Sussman: Yeah. Next to that architecture. It certainly makes me want to go to Brasilia!
Filmmaker: And travel back in time.
Sussman: Well it’s funny, when we shot in Aktau, there was that same idea of being in the future and in the past at the same time, which is what you love about that architecture — it feels like it must be sci-fi, but you’re going back in time. That simultaneous going forward and going back is really interesting.
Sussman: We shot big crowd scenes in Rape of the Sabine Women – we had hundreds of extras – and when I came across his work at the Getty I thought, Oh my God, I really want to meet this guy. You know what it is?
Filmmaker: Trading floor?
Sussman: It’s even weirder than that. It’s an OPEC meeting. “The 132nd meeting of the conference in its Vienna headquarters.” I actually know that he created this from a few different photos. I went to his studio in Paris and spoke with him. He’s awesome. Out of the blue I called him up and said, “I want to come meet you.” They’re huge – they’re about twelve feet on the wall. He’s a very intense guy – an ex-Magnum photographer.

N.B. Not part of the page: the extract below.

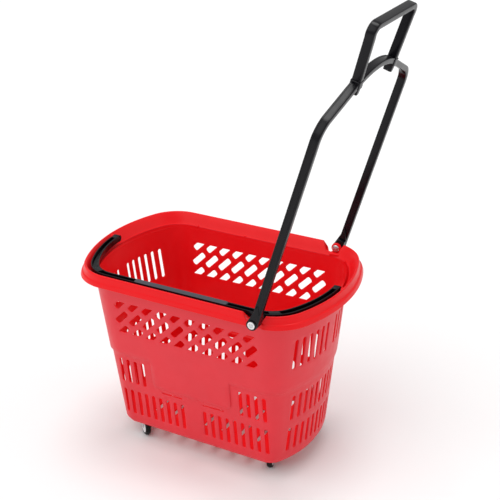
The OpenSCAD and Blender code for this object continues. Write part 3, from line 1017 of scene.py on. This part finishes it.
def grip_loop():
    corner = 14
    line = ([(leg_y(LOW_S + i * 10.4), LOW_S + i * 10.4) for i in range(11)]
            + [(TOP_Y - corner * (1 - math.cos(math.radians(t))),
                TOP_S - corner * (1 - math.sin(math.radians(t))))
               for t in (90 * i / 8 for i in range(9))]
            + [(TOP_Y - corner - i * 12, TOP_S) for i in range(1, 6)] + [(0, TOP_S)])
    whole = line + mirrored(line)[-2::-1]
    total = len(whole) - 1

    def shape(t):
        end = min(t, 1 - t) * total
        small = 1.6 if end < 0.5 else 0
        return rounded(LOOP_BAR - small, LOOP_DEEP - small, 2.4, 4)
    return place("pull_loop", join([sweep(whole, shape)]), black, "pull_handle",
                 "pull_grip_loop", 34)


pull_frame()
grip_loop()


def hinge_pins():
    """Domed heads inside the lugs, and the riveted ends over their washers outside."""
    for side, word in ((1, "left"), (-1, "right")):
        m = frame_at(pull_hinge, (0, side, 0), (1, 0, 0))
        dome = [(7.4 * math.cos(math.radians(t)), 164.2 - 2.2 * math.sin(math.radians(t)))
                for t in range(80, -1, -10)]
        head = lathe([(0, 162.0)] + dome
                     + [(7.4, 164.8), (7.0, 165.2), (4, 165.2), (4, 194.1), (3.6, 194.7),
                        (3.0, 195.0), (2.0, 194.7), (0, 194.4)], m)
        place("pin_" + word, join([head]), steel, "pull_handle", "pull_pin_" + word)
        washer = lathe([(4.05, 193.0), (7.0, 193.0), (7.3, 193.3), (7.3, 194.0), (6.8, 194.5),
                        (5.6, 194.7), (4.6, 194.4), (4.05, 193.9), (4.05, 193.0)], m)
        place("washer_" + word, join([washer]), pale, "pull_handle", "pull_washer_" + word)


hinge_pins()

# ---- Casters ----

def caster(name, swivel, roll):
    x, y, _ = swivel["pos_m"]
    wheel = Vector(roll["pos_m"])
    axle = Vector(roll["axis"])
    trail = Vector((wheel.x - x, wheel.y - y, 0)).normalized()
    reach = math.hypot(wheel.x - x, wheel.y - y) / MM
    pin_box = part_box("caster_axle_" + name)
    open_side = -1 if ((pin_box[0] + pin_box[1]) / 2 - wheel).dot(axle) > 0 else 1
    body, rolling = "caster_" + name, "wheel_" + name
    stem = Matrix.Translation((x, y, 0))
    parts = [lathe([(0, 41), (10.4, 41), (11, 41.5), (11, 43.2), (10.6, 43.6), (5.4, 43.6),
                    (5, 44), (5, 50.6), (4.6, 51), (0, 51)], stem)]
    side = Matrix((trail, Vector((0, 0, 1)), -open_side * axle)).transposed().to_4x4()
    side.translation = Vector((x, y, 0))
    cheek = ([(-8, 43), (-8, 41), (reach - 7.2, 17.5)] + arc(reach, 20, 7.5, 200, 360, 10)
             + [(reach + 7.4, 21), (12, 41), (10, 43)])
    parts.append(prism(cheek, 6.0, 10.0, side, 0.9))
    place("bracket_" + name, join(parts), bracket_black, body,
          "caster_bracket_" + name)
    turn = frame_at(wheel, axle, (0, 0, 1))
    pin = [(0, -10.0), (2.5, -10.0), (2.5, 5.9), (3.6, 5.9), (4, 6.3), (3.8, 6.9), (3, 7.1),
           (0, 7.1)]
    if open_side < 0:
        pin = [(r, -h) for r, h in pin]
    place("axle_" + name, join([lathe(pin, turn, 32)]), steel, body, "caster_axle_" + name)
    hub = [(2.6, -5.5), (4.4, -5.5), (5, -5.1), (5.4, -3.6), (11.4, -3.4), (12, -5.0),
           (12.6, -5.5), (14.2, -5.5), (14.2, 5.5), (12.6, 5.5), (12, 5.0), (11.4, 3.4),
           (5.4, 3.6), (5, 5.1), (4.4, 5.5), (2.6, 5.5), (2.6, -5.5)]
    place("hub_" + name, join([lathe(hub, turn)]), hub_white, rolling, "wheel_hub_" + name)
    tyre = [(14.2, -5.5), (17.2, -5.5), (18.4, -5.1), (19.3, -4.1), (19.8, -2.8), (20, -1.2),
            (20, 1.2), (19.8, 2.8), (19.3, 4.1), (18.4, 5.1), (17.2, 5.5), (14.2, 5.5),
            (14.2, -5.5)]
    place("tyre_" + name, join([lathe(tyre, turn, 64)]), rubber, rolling, "wheel_tyre_" + name)
    bush = [(5.05, 44), (6.9, 43.7), (7.48, 44.3), (7.48, 52), (5.05, 52), (5.05, 44)]
    place("bush_" + name, join([lathe(bush, stem, 32)]), bush_grey, "basket", "caster_bush_" + name)


for spot, swivel in caster_spots.items():
    caster(spot, swivel, hinges["roll_" + spot])

# ---- Floor, light and camera ----

def studio():
    bm = bmesh.new()
    bmesh.ops.create_grid(bm, x_segments=1, y_segments=1, size=6)
    mesh = bpy.data.meshes.new("floor")
    bm.to_mesh(mesh)
    bm.free()
    mesh.materials.append(plastic("studio_floor", (0.92, 0.92, 0.92), 0.8, grain=0.0,
                                  mottle=0.0, specular=0.2))
    floor = bpy.data.objects.new("floor", mesh)
    bpy.context.scene.collection.objects.link(floor)
    world = bpy.data.worlds.new("studio")
    bpy.context.scene.world = world
    world.use_nodes = True
    world.node_tree.nodes["Background"].inputs["Color"].default_value = (1, 1, 1, 1)
    world.node_tree.nodes["Background"].inputs["Strength"].default_value = 0.55
    for name, towards, power, spread in (("key", (-0.5, -0.8, 1.0), 1.1, 1.1),
                                         ("top", (0.0, 0.15, 1.0), 1.0, 0.5),
                                         ("side", (1.0, 0.2, 0.5), 0.35, 1.0)):
        lamp = bpy.data.lights.new(name, "SUN")
        lamp.energy, lamp.angle = power, spread
        obj = bpy.data.objects.new(name, lamp)
        obj.rotation_euler = Vector(towards).to_track_quat("Z", "Y").to_euler()
        bpy.context.scene.collection.objects.link(obj)
    bpy.context.scene.view_settings.view_transform = "Standard"


AZIMUTH, ELEVATION, ROLL = 29.4, 25.7, -1.1
DISTANCE_M = 2.183
LENS = 80.6


def camera():
    az, el, roll = (math.radians(a) for a in (AZIMUTH, ELEVATION, ROLL))
    target = at(65.6, 0, -33.5)
    back = Vector((math.sin(az) * math.cos(el), -math.cos(az) * math.cos(el), math.sin(el)))
    data = bpy.data.cameras.new("camera")
    data.sensor_width = 36
    data.lens = LENS
    obj = bpy.data.objects.new("camera", data)
    right = Vector((math.cos(az), math.sin(az), 0))
    up = back.cross(right)
    right, up = (math.cos(roll) * right + math.sin(roll) * up,
                 -math.sin(roll) * right + math.cos(roll) * up)
    obj.matrix_world = Matrix((right, up, back)).transposed().to_4x4()
    obj.matrix_world.translation = target + back * DISTANCE_M
    bpy.context.scene.collection.objects.link(obj)
    bpy.context.scene.camera = obj


studio()
camera()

Filmmaker: I really like “No Gifts, Please.”
Sussman: I think that was just from someone’s wedding invitation.
Filmmaker: But it made it onto your wall for a reason.
Sussman: There was just something about the understatedness of it. Something very sweet about it, I thought.

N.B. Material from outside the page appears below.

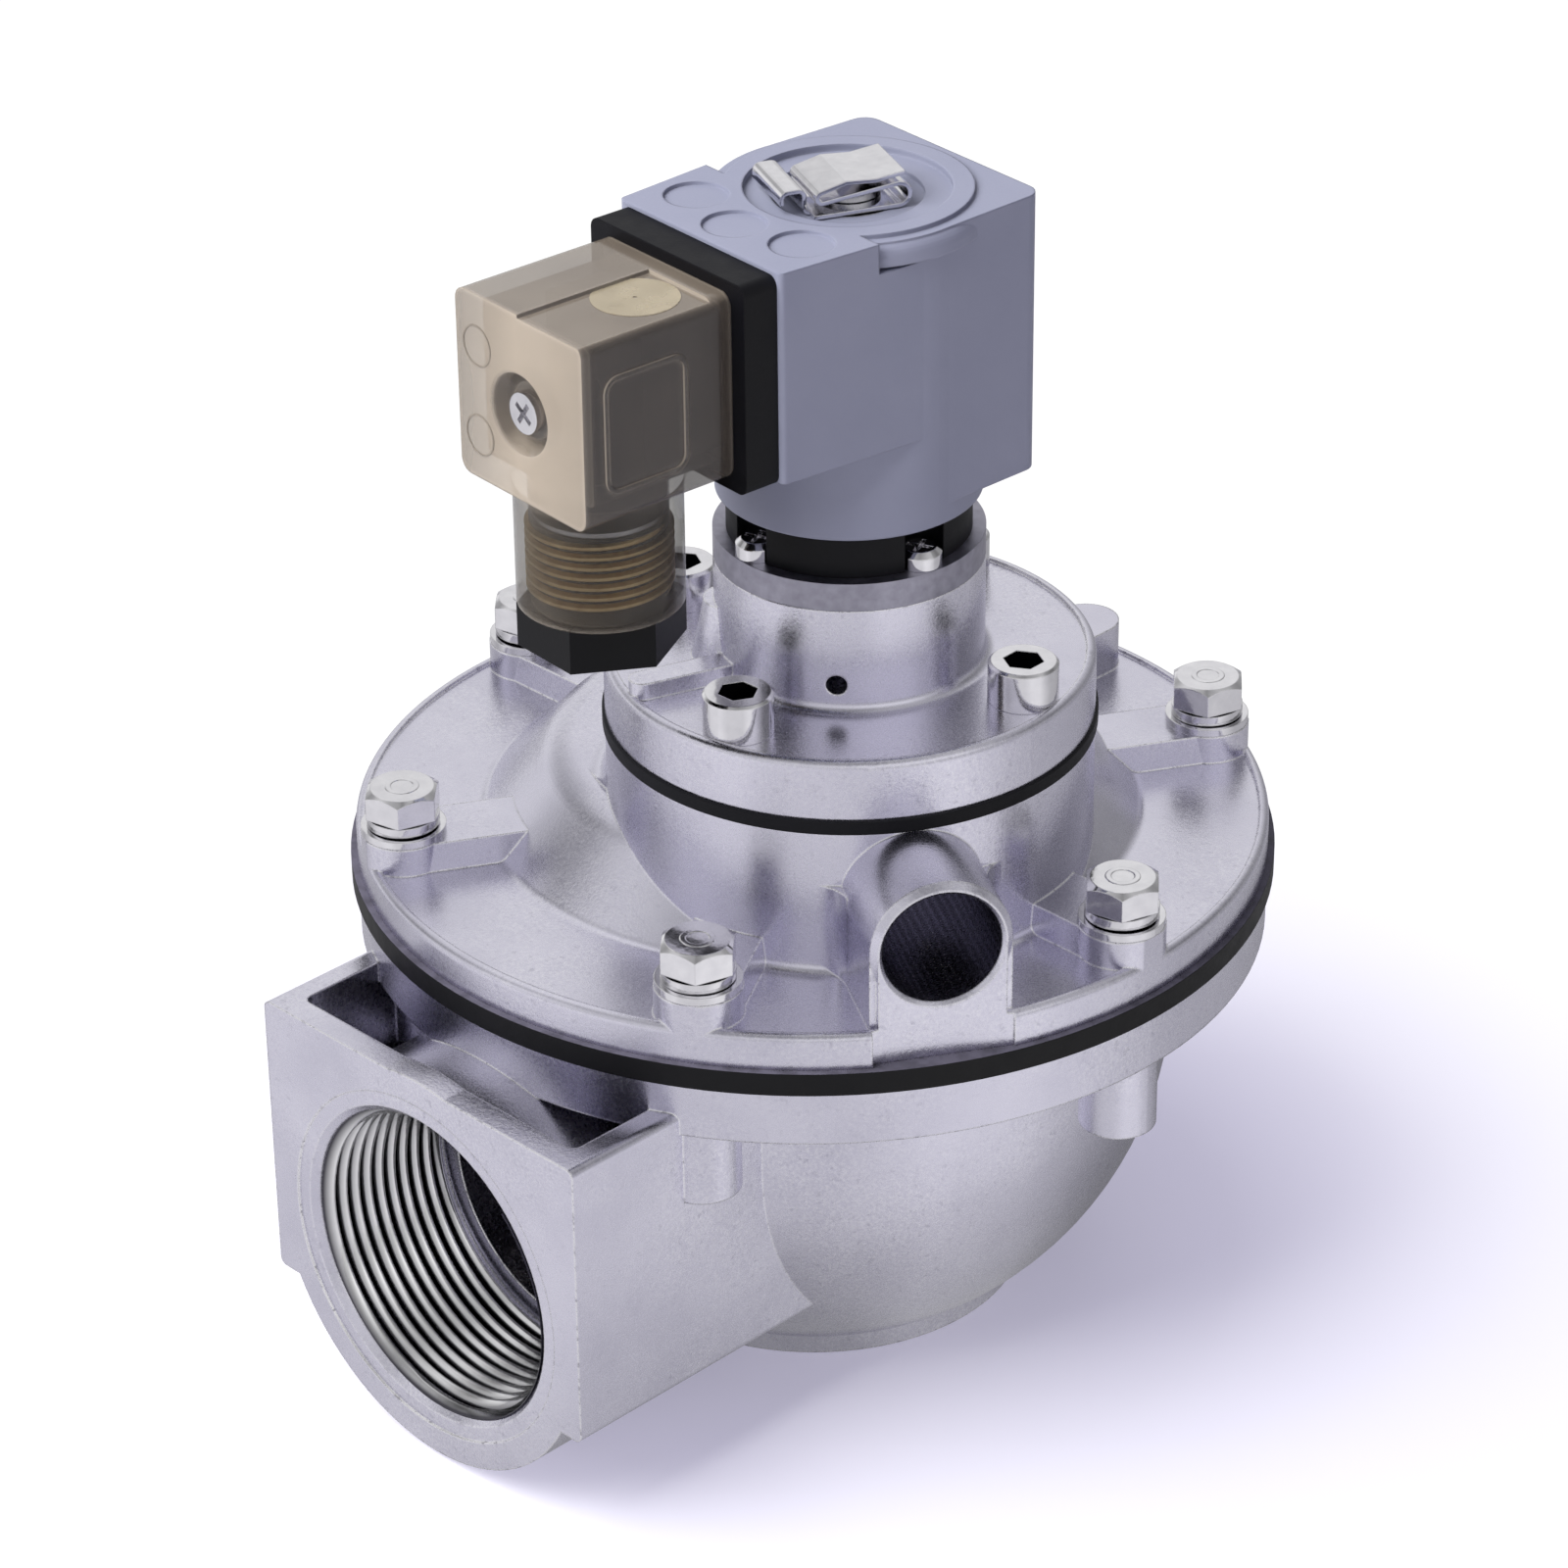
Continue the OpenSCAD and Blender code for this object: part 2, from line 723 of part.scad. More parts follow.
module pilot_seat_disc() {
    color("ivory") on_neck() tube(pilot_tube_r + 0.5, rivet_r + fit, pilot_seat_z + seat_gap, pilot_z);
}

module pilot_rivet() {
    top = cap_z + pilot_plate_t;
    foot = pilot_seat_z + seat_gap;
    color("gainsboro") on_neck() {
        post(rivet_r, foot - rivet_head_h / 2, top + rivet_head_h / 2);
        post(rivet_head_r, top, top + rivet_head_h);
        post(rivet_head_r, foot - rivet_head_h, foot);
    }
}

module pilot_spring() {
    color("gray") on_neck() spring(cap_bore_r - 2, cap_bore_r - 2, cap_z + pilot_plate_t + seat_gap,
        cap_bore_z - seat_gap, 1, 4, 6, 14);
}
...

Filmmaker: To me there’s something sort of sci-fi and otherworldly about it.
Sussman: About the “No Gifts, Please”? Really? Why so? I like that idea, but I’m not quite sure I get that out of it. Like in the future, there will be no gifts?
Filmmaker: There’s so much negative space, and then in the middle you’ve just got these three little worlds. There’s something cold and strange about it.
Sussman: To me it’s just horribly good taste. Scarily good taste. Which is sci-fi. You could say that in the future there will be terrifyingly good taste.
Filmmaker: The font is cold though.
Sussman: The font is cold — you have a point. There’s something a little sinister about it. I hear it in my head‚ “No gifts, please. If you give us a gift —— fuck you! You do not know what will happen to you!” It’s almost a threat! Like, God forbid you should give us a gift.